Subsection (e) deals with the mechanical reproduction of music where such reproduction is unauthorized, and further provides that in the absence of a license agreement the person who intends to mechanically reproduce a copyrighted musical composition shall give notice of such intention to the copyright proprietor, and provides for damages in case of his failure to do so.

That part of the section which provides that "rules and regulations for practice and procedure under this section shall be prescribed by the Supreme Court of the United States" is borrowed from the bankruptcy act.

Section 26 confers upon the courts the power to enforce all remedies provided in the bill.

Section 27 is inserted to prevent a multiplicity of actions.

Section 28 provides that a willful infringement for profit of a copyright shall be a misdemeanor. Such an infringement when affecting a dramatic work or musical composition is a misdemeanor under existing law and punishable by imprisonment for a term not exceeding one year, with no alternative sentence. This section, as we have it in the bill, applies to all copyrights, but materially modifies the sentence which may be imposed by adding an alternative sentence, as follows:

Or by a fine of not less than one hundred dollars nor more than one thousand dollars, or both, in the discretion of the court.

The existing law provides that any person publicly performing a dramatic or musical composition without the consent of the proprietor of the copyright shall be liable for damages of not less than $100 for the first and $50 for every subsequent performance, and this prohibition covers cases of public performances where the performance is not for profit. We have provided in this section that where the public performance is given by public schools, etc., for educational or charitable purposes and not for profit it may be done without subjecting those who give the performance to any suit for damages, and we further provide that the music used for the performance may be rented, borrowed, or obtained from public libraries or other public schools, etc.

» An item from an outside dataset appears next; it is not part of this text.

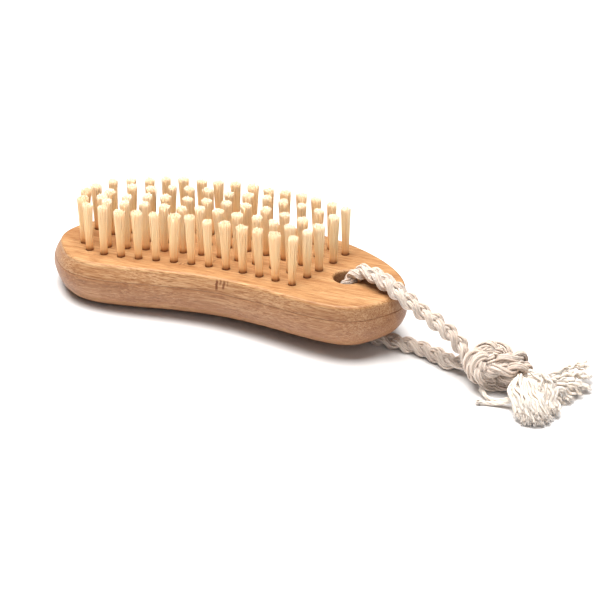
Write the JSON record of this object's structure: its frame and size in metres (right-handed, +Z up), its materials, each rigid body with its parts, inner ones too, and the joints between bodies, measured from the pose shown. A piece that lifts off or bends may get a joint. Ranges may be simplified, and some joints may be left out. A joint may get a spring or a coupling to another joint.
{
  "type": "scalp massager brush",
  "caption": "Bean-shaped bamboo scalp massager brush with rows of nylon tufts on its face and a knotted cotton rope loop for hanging.",
  "frame": {"origin": "on the surface the brush lies on, under the middle of the wooden body's box", "axes": "+X along the body to the rope end, +Y to the outer side of the bend, +Z up, out of the bristle side; the body is propped 2.4 degrees at its rope end by the rope under it"},
  "size_m": [0.2016, 0.0693, 0.0405],
  "materials": {
    "bamboo_face": "satin lacquered carbonised bamboo, fine straight grain",
    "bamboo_back": "satin lacquered bamboo, coarser strips",
    "bristle": "translucent cream nylon filament",
    "anchor_wire": "plain flat wire",
    "cotton_rope": "undyed plaited cotton"
  },
  "bodies": {
    "brush": {"upper_board": "bamboo_face", "lower_board": "bamboo_back", "tuft_row_front": "bristle", "tuft_row_2": "bristle", "tuft_row_3": "bristle", "tuft_row_4": "bristle", "tuft_row_back": "bristle", "staples_front": "anchor_wire", "staples_2": "anchor_wire", "staples_3": "anchor_wire", "staples_4": "anchor_wire", "staples_back": "anchor_wire"},
    "loop": {"rope_loop": "cotton_rope", "rope_knot": "cotton_rope", "rope_end_a": "cotton_rope", "rope_end_b": "cotton_rope", "loose_yarn": "cotton_rope"}
  },
  "joints": [
    {"name": "loop_swing", "type": "hinge", "parent": "brush", "child": "loop", "pos_m": [0.04505, -0.00418, 0.013], "axis": [0, 0, 1], "range_deg": [-25, 25]}
  ]
}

Section 29 imposes a penalty for the fraudulent use of a copyright notice on a work not copyrighted or any fraudulent alteration of a copyright notice.

Section 30 prohibits the importation into the United States of any article bearing a false notice of copyright or of any piratical copies of any work copyrighted in the United States.

Section 31 prohibits the importation into the United States of any piratical copies or of any copies whatever which have not been produced in accordance with the manufacturing provisions specified in this act, but that except as regards piratical copies the prohibition shall not apply in certain cases, viz.:

(a) To works in raised characters for the use of the blind. This is a reenactment of existing law.

(b) To foreign newspapers or magazines containing copyright matter, upon certain conditions. This is a substantial reenactment of existing law. (c) To the authorized edition of a book in a foreign language of which only a translation has been copyrighted in this country. This, too, is the substantial reenactment of existing law.

Subdivisions first and third of subsection (d) can be considered together. Prior to the act of March 3, 1891, works by foregin authors could not be

copyrighted in this country unless the authors resided here at the date of publication, and hence the right of importation into this country was without limitation or restriction so far as the copyright laws were concerned. Under the provisions of that act the right to take out a copyright in this country was given to foreign authors. That act as originally drawn provided that no books except for colleges and institutions of learning could be imported into this country without the consent of the copyright proprietor, and that even for such institutions of learning only in limited numbers. A compromise was made, and the bill as enacted into law excepted from the prohibition of importation articles named in paragraphs 512 to 516, inclusive, of the McKinley bill. All these articles, which include books for libraries, institutions of learning, etc., were and ever since have been on the free list in the tariff bills. In addition to these exceptions, the act of March 3, 1891, excepted from the prohibition of importation two copies of a book at any one time by any person, for use and not for sale, upon payment of the tariff duty.

Another exception, found in that law but not made in this bill, was that of books, engravings, etc., printed and bound and manufactured more than twenty years before the date of importation. The American copyright proprietors and publishers insisted that this was an illogical exception and that no books copyrighted in this country ought to be imported without the consent of the copyright proprietor here. On the other hand, those interested in libraries and in institutions of learning objected to any change in the existing law, which gave them rights of importation. The committee sought to find a fair middle ground between these conflicting interests. The right of importation for individual use is confined by the provision in the bill to books by foreign authors, and the number which may be imported at any one time is reduced from two to one; and the privilege heretofore accorded to libraries and institutions of learning, etc., to import was changed so that they could import only one book in any one invoice, but no further restriction, such as is applied to importation for individual use, was placed upon the importations for libraries, etc. They are still permitted to import a book by a foreign author or a foreign reprint of a book by an American author. Your committee believe that this is a fair and equitable solution of this rather troublesome question.

Subdivision second, which refers to importation of copyrighted books, etc., for the United States Government, is reenactment of existing law and is, of course, without any restriction. Subdivision fourth changes in some respects the existing law. The law now provides that books or libraries or parts of libraries and other household effects of persons or families from foreign countries, if actually used abroad by them not less than one year and not intended for any other person or persons nor for sale, are not prohibited importation and are on the free list in the tariff bill.

Section 32 is a new provision referring to seizures of articles of prohibited importation and permits the return in certain cases to the country of export of books which can not be admitted under the provisions of this act.

Section 339 is, with some change of phraseology, the reenactment of a provision found in the act of March 3, 1891.

Section 34 is declaratory of existing law.

Section 35 provides that suits may be instituted in the district of which the defendant or his agent is an inhabitant, or in which either of them

9 Ed. Note-Amended by Act of April 11, 1940.